Serge-Patrice Thibodeau, pouvez-vous nous parler de la maison d’édition Perce-Neige et de sa ligne éditoriale?

Les Éditions Perce-Neige ont été fondées au début des années 80 en réponse à la frustration grandissante des membres de l’Association des écrivains acadiens. Ces derniers considéraient que les Éditions d’Acadie disparues d’ailleurs en 2000 faisaient de moins en moins de place à la poésie et aux jeunes auteurs et devenaient, malheureusement, trop institutionnelles, pour ne pas dire, commerciales. C’est ainsi que s’est dessinée la ligne éditoriale de Perce-Neige : publier de jeunes auteurs et de la poésie. Depuis trente-cinq ans, nous nous sommes donné comme mission d’encourager la création littéraire en français de chez nous. Quand on choisit parmi des manuscrits, on privilégie toujours des projets de jeunes auteurs, même si parfois ils ne sont pas totalement aboutis. Mais pour nous, c’est une façon d’assurer la pérennité de l’édition en Acadie.

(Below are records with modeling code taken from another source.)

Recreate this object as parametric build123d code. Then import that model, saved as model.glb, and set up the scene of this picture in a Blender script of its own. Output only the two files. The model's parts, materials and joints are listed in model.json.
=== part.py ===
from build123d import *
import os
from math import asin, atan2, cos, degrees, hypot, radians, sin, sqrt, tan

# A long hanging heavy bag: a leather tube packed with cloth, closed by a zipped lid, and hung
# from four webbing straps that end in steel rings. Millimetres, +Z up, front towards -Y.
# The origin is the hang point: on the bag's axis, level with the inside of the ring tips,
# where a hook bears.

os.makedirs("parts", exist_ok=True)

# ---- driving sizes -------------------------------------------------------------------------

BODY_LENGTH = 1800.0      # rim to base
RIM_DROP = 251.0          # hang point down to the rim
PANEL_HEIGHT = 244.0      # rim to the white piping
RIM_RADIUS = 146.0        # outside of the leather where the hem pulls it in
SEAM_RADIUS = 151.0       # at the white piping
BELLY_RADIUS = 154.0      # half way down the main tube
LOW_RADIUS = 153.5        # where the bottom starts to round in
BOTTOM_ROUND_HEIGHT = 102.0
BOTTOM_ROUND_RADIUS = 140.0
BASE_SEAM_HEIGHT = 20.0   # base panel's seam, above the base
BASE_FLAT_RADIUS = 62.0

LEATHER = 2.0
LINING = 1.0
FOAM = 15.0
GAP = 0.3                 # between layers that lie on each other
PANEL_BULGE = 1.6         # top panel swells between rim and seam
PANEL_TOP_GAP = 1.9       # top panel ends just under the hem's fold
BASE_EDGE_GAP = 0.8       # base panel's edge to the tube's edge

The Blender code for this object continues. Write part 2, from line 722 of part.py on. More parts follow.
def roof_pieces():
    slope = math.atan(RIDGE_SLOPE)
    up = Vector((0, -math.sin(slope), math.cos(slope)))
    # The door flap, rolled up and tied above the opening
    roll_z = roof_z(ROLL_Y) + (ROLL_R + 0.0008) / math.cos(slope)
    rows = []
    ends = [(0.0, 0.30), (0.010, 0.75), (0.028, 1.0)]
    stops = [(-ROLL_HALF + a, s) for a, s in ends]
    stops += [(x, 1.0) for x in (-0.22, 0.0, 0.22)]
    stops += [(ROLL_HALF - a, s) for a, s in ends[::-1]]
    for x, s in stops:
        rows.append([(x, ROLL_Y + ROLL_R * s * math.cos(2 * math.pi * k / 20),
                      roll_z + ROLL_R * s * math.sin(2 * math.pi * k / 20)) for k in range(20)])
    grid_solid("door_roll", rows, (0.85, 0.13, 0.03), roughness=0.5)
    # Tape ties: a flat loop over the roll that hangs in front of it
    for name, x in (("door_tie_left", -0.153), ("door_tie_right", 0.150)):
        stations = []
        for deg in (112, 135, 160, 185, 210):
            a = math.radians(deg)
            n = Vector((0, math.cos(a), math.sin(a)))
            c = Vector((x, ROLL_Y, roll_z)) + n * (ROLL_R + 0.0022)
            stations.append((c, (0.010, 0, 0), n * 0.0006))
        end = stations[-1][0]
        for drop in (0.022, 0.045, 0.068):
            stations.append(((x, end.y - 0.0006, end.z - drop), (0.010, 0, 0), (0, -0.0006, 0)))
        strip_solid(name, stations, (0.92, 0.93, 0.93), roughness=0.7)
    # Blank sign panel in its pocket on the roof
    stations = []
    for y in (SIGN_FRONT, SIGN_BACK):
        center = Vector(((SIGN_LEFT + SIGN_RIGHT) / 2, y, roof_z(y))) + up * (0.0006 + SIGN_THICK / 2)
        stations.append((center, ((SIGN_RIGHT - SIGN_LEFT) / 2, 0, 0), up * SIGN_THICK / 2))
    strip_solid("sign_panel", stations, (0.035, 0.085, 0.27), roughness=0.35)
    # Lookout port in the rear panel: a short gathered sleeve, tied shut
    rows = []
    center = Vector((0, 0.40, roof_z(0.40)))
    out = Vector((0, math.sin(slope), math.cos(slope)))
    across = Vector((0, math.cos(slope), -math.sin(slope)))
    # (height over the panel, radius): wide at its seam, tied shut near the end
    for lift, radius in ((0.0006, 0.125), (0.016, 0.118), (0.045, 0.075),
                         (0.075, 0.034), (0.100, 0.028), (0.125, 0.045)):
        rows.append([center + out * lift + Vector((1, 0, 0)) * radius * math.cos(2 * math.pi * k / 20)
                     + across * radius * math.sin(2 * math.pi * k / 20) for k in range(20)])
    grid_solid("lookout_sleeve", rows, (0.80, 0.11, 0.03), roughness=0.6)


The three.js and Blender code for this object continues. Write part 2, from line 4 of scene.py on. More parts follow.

En quoi consiste le métier d’éditeur, et quels sont, selon vous, les grands défis auxquels il se trouve confronté?

Je pense que les plus grands défis reposent avant tout sur les épaules du directeur littéraire. Le travail de la direction générale est essentiellement un travail de gestion. Si l’on est un bon gestionnaire, on s’en sort assez facilement. Par contre, la tâche de la direction littéraire est totalement différente; c’est un tout autre créneau, très difficile à accomplir, surtout lorsque la maison d’édition a trente-cinq ans. Nous avons déjà quatre générations d’auteurs ! On a des auteurs qui sont loyaux, fidèles et qui sont là depuis les débuts. Pas facile alors de respecter à la lettre notre ligne éditoriale. Quand ils nous arrivent avec un projet, il faut les publier! Ce sont des auteurs au catalogue. D’un autre côté, comme vous le savez, on a pour mission de développer l’écriture de chez nous et l’on reçoit des projets de jeunes ou de personnes plus âgées qui commencent à écrire. Le plus grand défi du directeur littéraire est donc d’arriver à trouver un équilibre éditorial tout au long de la production annuelle. Il doit veiller à ne pas trop mettre en concurrence les auteurs entre eux. On reçoit de plus en plus de manuscrits, ce qui veut dire aussi pour nous de plus en plus de refus. Parfois, on nous fait parvenir des titres qui tiennent la route et qui sont très bien, mais qui ont la possibilité de se faire publier ailleurs. Le directeur littéraire doit alors trancher en gardant en tête qu’il est là pour privilégier des auteurs de chez nous n’ayant pas la possibilité de se faire publier dans la métropole chez d’autres maisons d’édition. Les Éditions Perce-Neige ont avant tout pour mandat de servir de tremplin à de jeunes auteurs acadiens. Nous portons donc une attention toute particulière au manuscrit d’un auteur qui débute plutôt qu’à celui d’un auteur qui a déjà publié deux, trois, quatre, cinq livres et qui a acquis assez de notoriété pour se faire publier ailleurs.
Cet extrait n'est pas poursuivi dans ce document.